Born to public-school teachers in Alaminos,
Laguna, he won COCOFED scholarship grant; but his parents forbade
him to go to the University of the Philippines, fearing he would
become an activist.
Thankfully his parents’ fears came true. As a
student of Industrial Management at the De La Salle University, he
became a student leader at the height of the Marcos dictatorship’s
suppression of activism. Consequently, he lost his scholarship.
He then joined in the Ecumenical Movement for
Justice and Peace as a human rights advocate and helped organize and
lead fact-finding missions in the provinces.
After the fall of the Marcos dictatorship, he
found himself working as a legislative staff officer in the Senate
under Sen. Wigberto Tañada.
He then worked for Oxfam Trading UK-Ireland as
programme officer for the Philippines as well as country
representative for Thailand and Laos. He involved himself with
community craft producer groups among the hill tribes and AIDS
affected communities of Thailand, farmers of Laos and the
Philippines, and Karen refugees of Burma. It was in Oxfam Trading
that he imbibed the concept of fair trade as opposed to aid.
While based in Chiangmai, Thailand, Flores was
then recruited by an international headhunter for Conservation
International (CI), a Washington-based environment NGO to assume the
role of Regional Manager for Conservation Enterprise Programs in
Asia Pacific and given the responsibility to support livelihood
projects of forest and coastal communities in the Solomon Islands,
Papua New Guinea, Indonesia, and the Philippines.
“Working with CI was a turning point for me.

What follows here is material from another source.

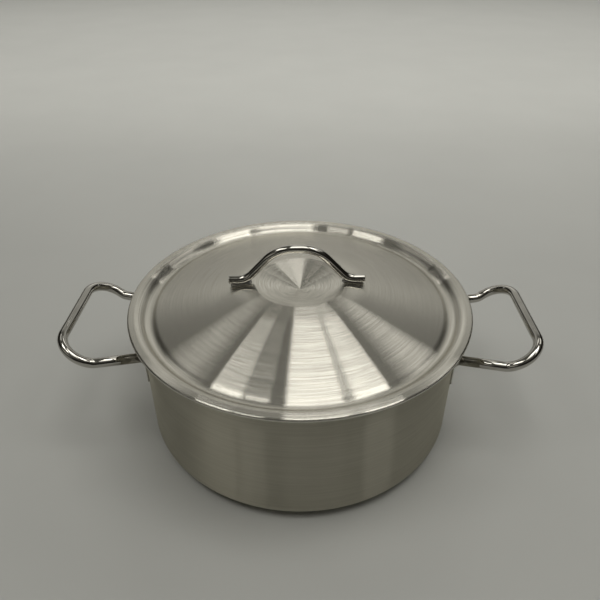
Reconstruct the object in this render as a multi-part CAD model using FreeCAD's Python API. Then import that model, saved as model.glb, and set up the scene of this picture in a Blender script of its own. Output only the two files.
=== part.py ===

All the time I have harbored the idea that business, with its greed
for profit, is the problem [causing inequality, environmental
degradation, exploitation, and other societal ills]. With 10 years
at CI and Oxfam, I really learned that business is part of the
solution. It must be… to become sustainable and to continue doing
business. Or else business ends.” he said.
With the experiences all over the world,
he finally settled down in his country thinking that before he goes
“all global, start local.”
Smart Communications hired him as a consultant
after deciding that with their success, they should find ways to
give something back to the people. “I was thinking, together with
my team, of a way to help the nation, and what we noticed is that
the problem here in Makati [where the Smart Communications office is
located] is the same as that of in Jolo, Lack of learning materials.
But we don’t want to do the usual donation of computers and books
alone. We thought of something that would help them long term,” he
narrates.
Appointed as the senior manager for community
partnership, Flores initiated many programs such as the Smart
Schools Program with Roberto Isberto as head and Smart Wireless
Engineering Education Program headed by Rolando Peña.
“It is actually one of my crazy ideas coming
from an old folk song ‘Doon po sa amin,’” he said with a
chuckle. “I was in charge of developing and implementing the
projects and bring in my NGO experience to enrich it’s context.”
With the Smart Schools Program he wanted to make use of the prime
resource of today’s world—the Internet. He wanted each school to
be able to showcase itself nationwide through cyberspace.
In partnership with the Philippine Business for
Social Progress and support of the Department of Education and
Microsoft’s Partners in Learning Program, Flores’ plan finally
came to life.
Working with DepEd, they utilized an
adopt-a-school base advocacy, but with a different kind of attack.
“I thought that instead on focusing on the students, we would
train the teachers. Because they are the ones who stays in the
school, so they would be the one to educate more students in the
future,” Flores explained.
Public-high schools chosen for the program would
have a year of free Internet access, a Smart Teachers Learning
Resource Center and free web hosting services.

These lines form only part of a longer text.